Illingworth is on a hot streak in both cricket and beer tasting. On Sunday, he watched England defeat the West Indies. Last night he was scrutinising his score for the Cottage Brewery's Norman Conquest ale - original gravity 1066, alcohol by volume 7 per cent.

He had picked it as his favourite beer and so had his fellow judges, including two professional brewers, a brewing scientist and an activist from the Campaign For Real Ale (Camra). With that winning score Norman Conquest was chosen as the Champion Beer of Great Britain. The fruity, creamy beer is made in West Lydford, Somerset, by Chris Norman, a former pilot, and his wife, Helen.

"Mind you," added the ever-cautious Illingworth. "I'm not sure how many of those I could drink." He had been confirmed on this count earlier. "I could manage only one of those," he said of a Hampshire brew called Cheriton Pots Ale, winner in the bitter section.

"I could drink two - or even three," countered Liz Mitchell, brewer at the Tipsy Toad brewery in Jersey. "Light beers made with Styrian hops - that's the female choice," she pronounced.

Styrian hops still being grown in the former Yugoslavia were one flavour of the day.
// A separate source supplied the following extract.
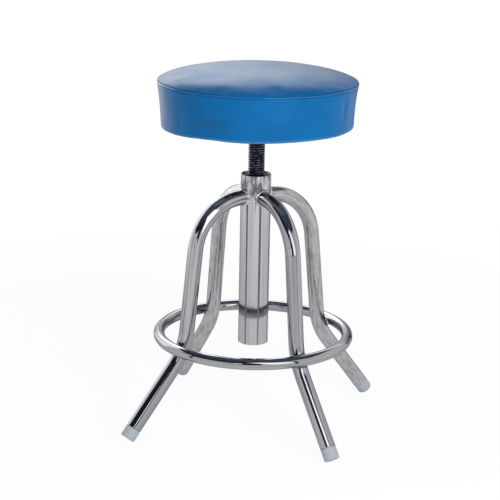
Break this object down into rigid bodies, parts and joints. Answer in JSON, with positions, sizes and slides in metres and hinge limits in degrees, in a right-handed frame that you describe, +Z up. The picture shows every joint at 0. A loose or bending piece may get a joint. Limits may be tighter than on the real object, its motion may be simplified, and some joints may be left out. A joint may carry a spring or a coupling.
{
  "type": "medical stool",
  "caption": "Revolving stool whose round padded seat rises on a threaded post, on splayed bent-tube legs with a foot ring.",
  "frame": {"origin": "on the floor, on the axis of the centre tube", "axes": "+Z up along the screw, legs on the diagonals between X and Y, front towards -Y"},
  "size_m": [0.3644, 0.3644, 0.607],
  "materials": {
    "steel_tube": "polished stainless tube with faint lengthwise draw lines",
    "weld_steel": "bright weld bead",
    "screw_steel": "blackened and oiled",
    "nut_steel": "dark steel",
    "zinc_steel": "zinc plated",
    "carrier_steel": "black paint",
    "plug_plastic": "light blue-grey, satin",
    "guide_plastic": "plain nylon",
    "vinyl": "blue vinyl, satin, fine grain",
    "foam": "open-cell foam",
    "board": "plywood"
  },
  "bodies": {
    "frame": {"centre_tube": "steel_tube", "leg_front_right": "steel_tube", "leg_rear_right": "steel_tube", "leg_rear_left": "steel_tube", "leg_front_left": "steel_tube", "hub_welds": "weld_steel", "foot_plug_front_right": "plug_plastic", "foot_plug_rear_right": "plug_plastic", "foot_plug_rear_left": "plug_plastic", "foot_plug_front_left": "plug_plastic", "foot_ring": "steel_tube", "ring_welds": "weld_steel", "screw_nut": "nut_steel", "nut_welds": "weld_steel"},
    "guide": {"guide_bush": "guide_plastic"},
    "seat": {"screw": "screw_steel", "stop_washer": "zinc_steel", "stop_bolt": "zinc_steel", "seat_flange": "carrier_steel", "bolt_washers": "zinc_steel", "seat_bolts": "zinc_steel", "tee_nuts": "zinc_steel", "seat_board": "board", "seat_foam": "foam", "cover_band": "vinyl", "seam_welt": "vinyl", "cover_top": "vinyl", "cover_staples": "zinc_steel"}
  },
  "joints": [
    {"name": "seat_lift", "type": "slide", "parent": "frame", "child": "guide", "axis": [0, 0, 1], "range_m": [-0.0601, 0.1201]},
    {"name": "seat_turn", "type": "hinge", "parent": "guide", "child": "seat", "pos_m": [0, 0, 0.3], "axis": [0, 0, 1], "range_deg": [-5400, 10800]}
  ],
  "couplings": [
    {"joint": "seat_lift", "follows": "seat_turn", "m_per_rad": 0.00063662}
  ]
}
Another flavour was liquorice. "I spotted that right away," said Illingworth, brandishing a glass of Harvey's Porter from Lewes in East Sussex. Harvey's was runner-up in the championship. Hadrian Centurion, a strong bitter from Newcastle, came third.

He was not sure about that one. "Aftertaste ... how should I mark that? For how long it lasts, or whether I like it?"

Brewing scientist Keith Thomas, another Yorkshireman, had the terse answer: "Whether you like it. Do you?" Illingworth looked as though it were a sticky wicket. "Not particularly." It fared better than Ridley's Mild from Essex. He thought that tasted like dandelion and burdock.

An eclectic drinker, the chairman of England's cricket selectors. His judgement was not at all impaired by a jacket loudly announcing Tetley's sponsorship of the sport. He admitted to enjoying the odd can of Guinness, and even a lager after a hard day at the nets in Australia. Camra officials were anxious for a decision. The result had to be announced in time for the official opening last night of the Great British Beer Festival in Olympia, west London. By Saturday night at least 45,000 drinkers, members of the Great British public, will have cast their judgement on more than 300 real ales and 175 or so foreign beers.